At the same time he was a convinced champion of ‘the humanities’, and his tenure of office was not free from friction with students.
He did not fully approve of the Carnegie Trust for the benefit of the Scottish Universities, partly because of the exclusion of literary studies from its scope, but chiefly because of its haphazard scheme for the payment of fees.
But he fully recognised its value as a means of encouraging post-graduate research.
Not a Gaelic speaker, but familiar with the language spoken by 10% of Rosneath residents in his youth, he was principal at the time that Gaelic became established as a subject of study at the university.
He and his daughters personally contributed to the fund to establish a Celtic lectureship. By 1906 enough had been raised to appoint on a five year contract the first ever full-time lecturer of Celtic at the university
He was made hon. D.D. of Edinburgh in 1874; hon. LL.D. of Michigan University, U.S.A., in 1887; hon. LL.D. of St. Andrews in 1900. He was also a fellow of the Scottish Society of Antiquaries, and he reached high office as a freemason.

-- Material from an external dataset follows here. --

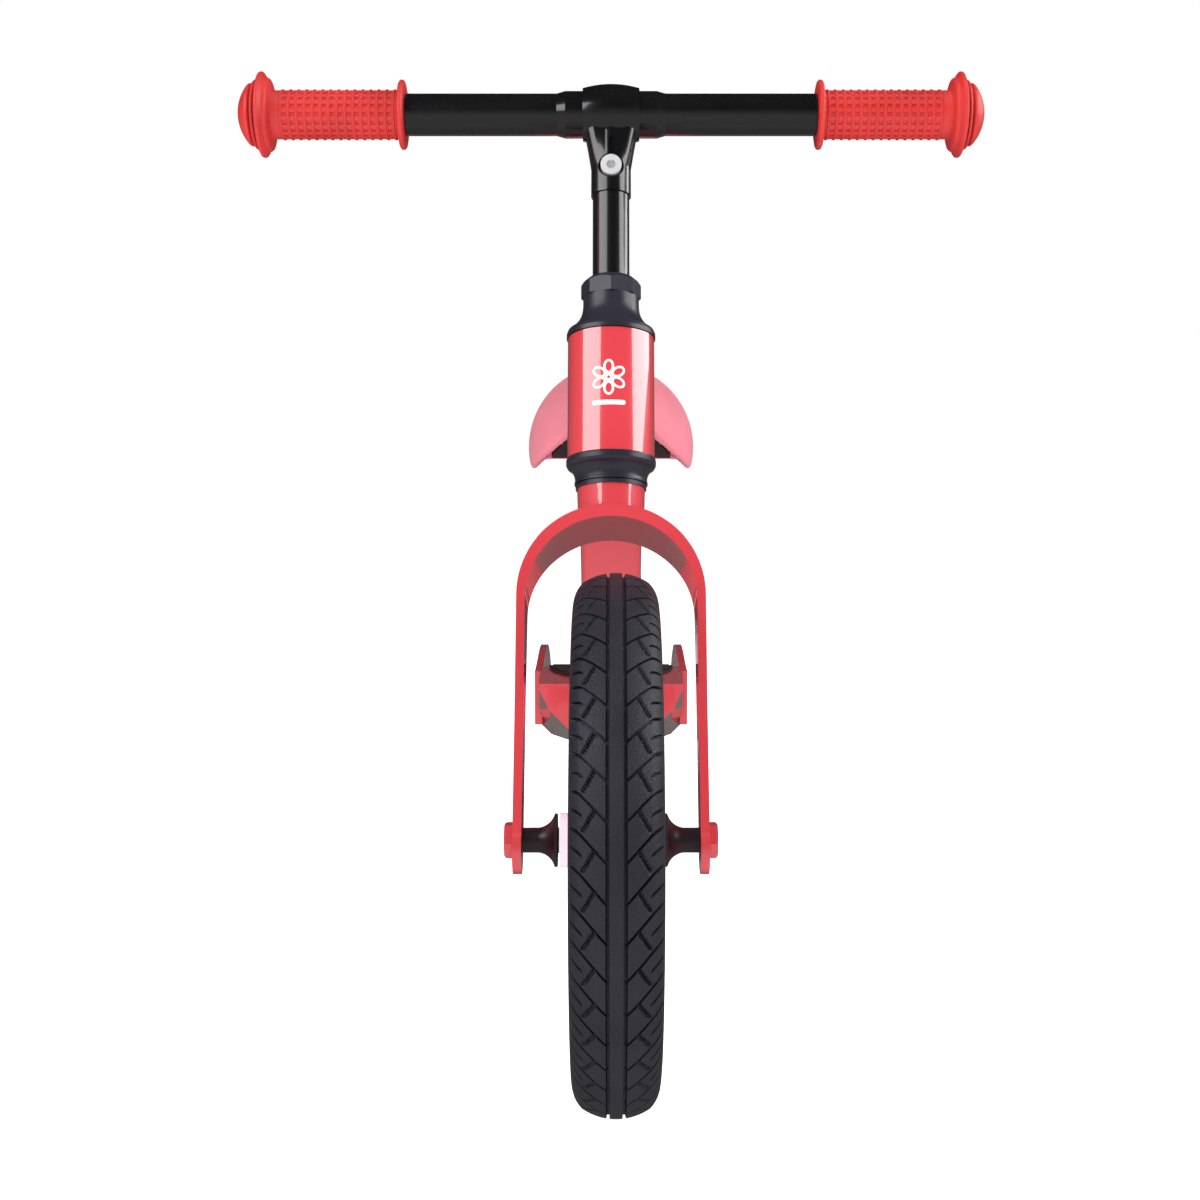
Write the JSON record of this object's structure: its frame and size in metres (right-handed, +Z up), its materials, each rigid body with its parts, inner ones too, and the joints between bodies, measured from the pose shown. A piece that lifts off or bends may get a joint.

He was characterized by an absolutely fearless honesty, which sometimes gave offence, but at the basis of his nature there was a warm, tender and sympathetic heart, incapable of meanness or intrigue.
On October 31 1863 he married Janet Leith, daughter of Captain Philip Maughan.
Mrs Story was the author of three well-constructed novels, ‘Charley Nugent’, ‘The Co-heiress’ and ‘The St. Aubyns of St Aubyn’, and of ‘Kitty Fisher’, a children’s story. In 1911 she published some interesting ‘Early Reminiscences’.
After a period of gradually declining strength he died on January 13 1907 at his residence in Glasgow College, and he was interred at Rosneath.
A memorial window was unveiled in Rosneath Church on September 24 1908, and another was placed in the Bute Hall at Glasgow University a year later.
Two surviving daughters, Elma and Helen Constance Herbert Story, jointly wrote a book about their father.